Outliers and how to Handle Them

Eliud Nduati
AfriTech Blurbs
8 min readAug 30, 2021

--

Here’s our next post in Data cleaning Journey, dealing with outliers. When we talk about outliers, we aren’t talking about the ones discussed by Malcolm Gladwell’s “Outliers” though the definition is almost alike.

In this post, we will discuss what outliers are, how they came to be, their effects on our machine learning models, how to identify them and how to deal with them.

To understand what outliers are, we will answer three questions.

What are outliers in Data?

Statistically, Outliers are observations that are distant from other observations.

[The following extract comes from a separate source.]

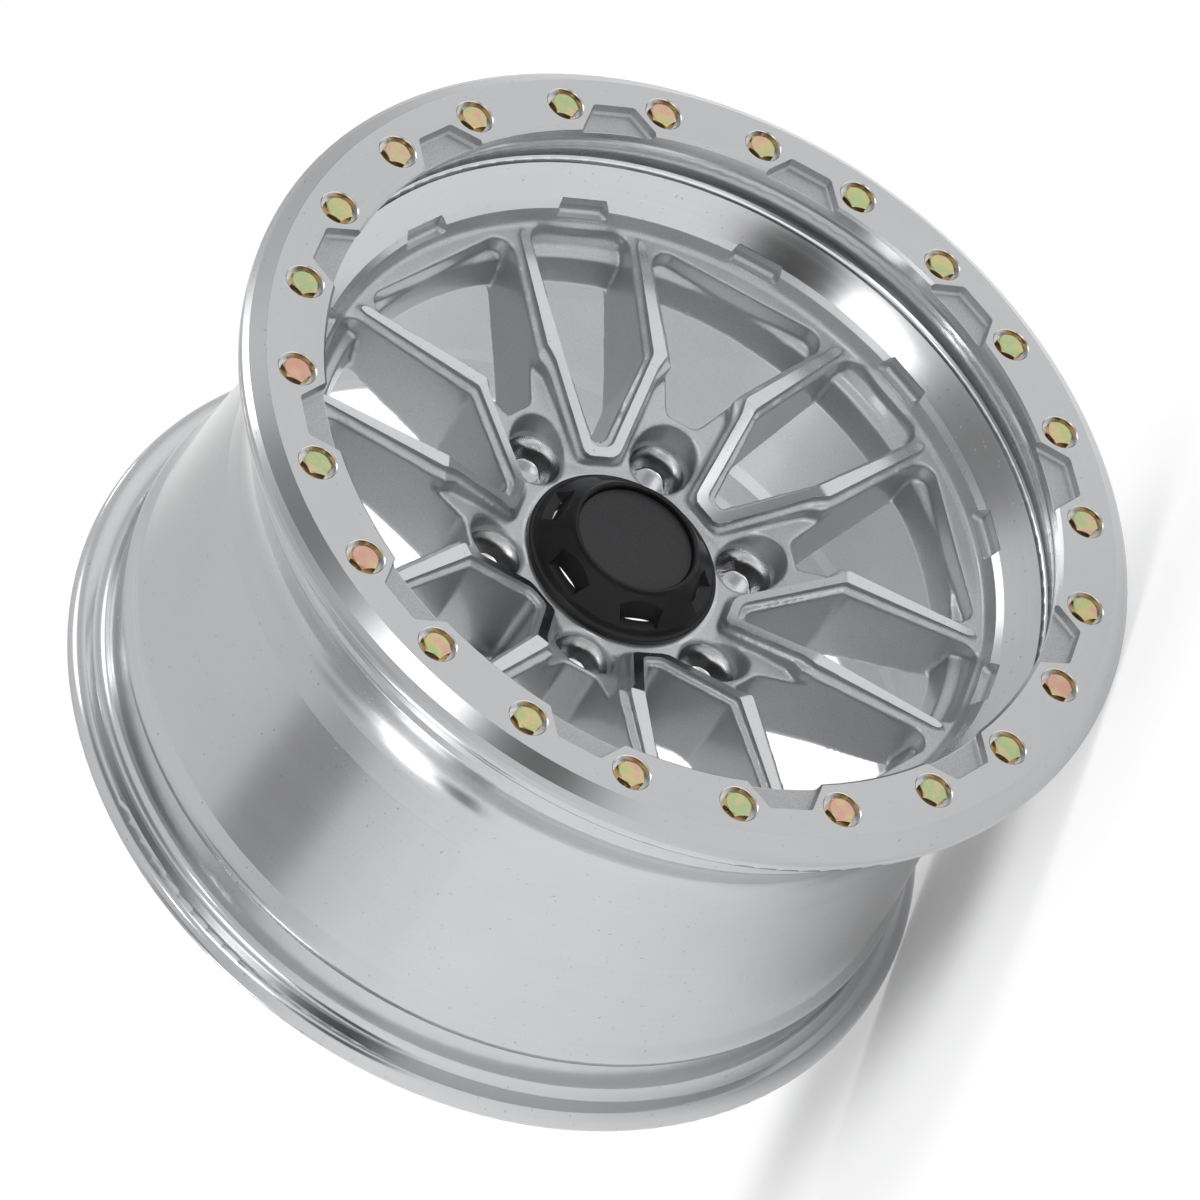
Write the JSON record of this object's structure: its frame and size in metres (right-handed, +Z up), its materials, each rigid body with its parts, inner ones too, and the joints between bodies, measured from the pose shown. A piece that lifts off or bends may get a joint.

Let’s try that again: An outlier is an observation that deviates significantly from the rest of the observations or the population.

Ok, let’s try that once more but using examples 😆

  • Given the ages of students in a class as 16, 17, 18, 21, 126, 22; 126 stands out as an outlier since it lies at an abnormal distance from the rest of the ages.
  • If you are provided with names of certain cities such as London, Edinburgh, Las Angeles, Congo, Glasgow and Manchester. Congo stands out as an outlier because it is the name of a country and not a city. It deviates from the rest of the observations.
  • Last one 😁: Can you see the outlier in the following list of animals? Wolf, cat, dog, dogfish, elephant?

Where do outliers come from?

Since we now know what outliers are, let’s try to see where they come from.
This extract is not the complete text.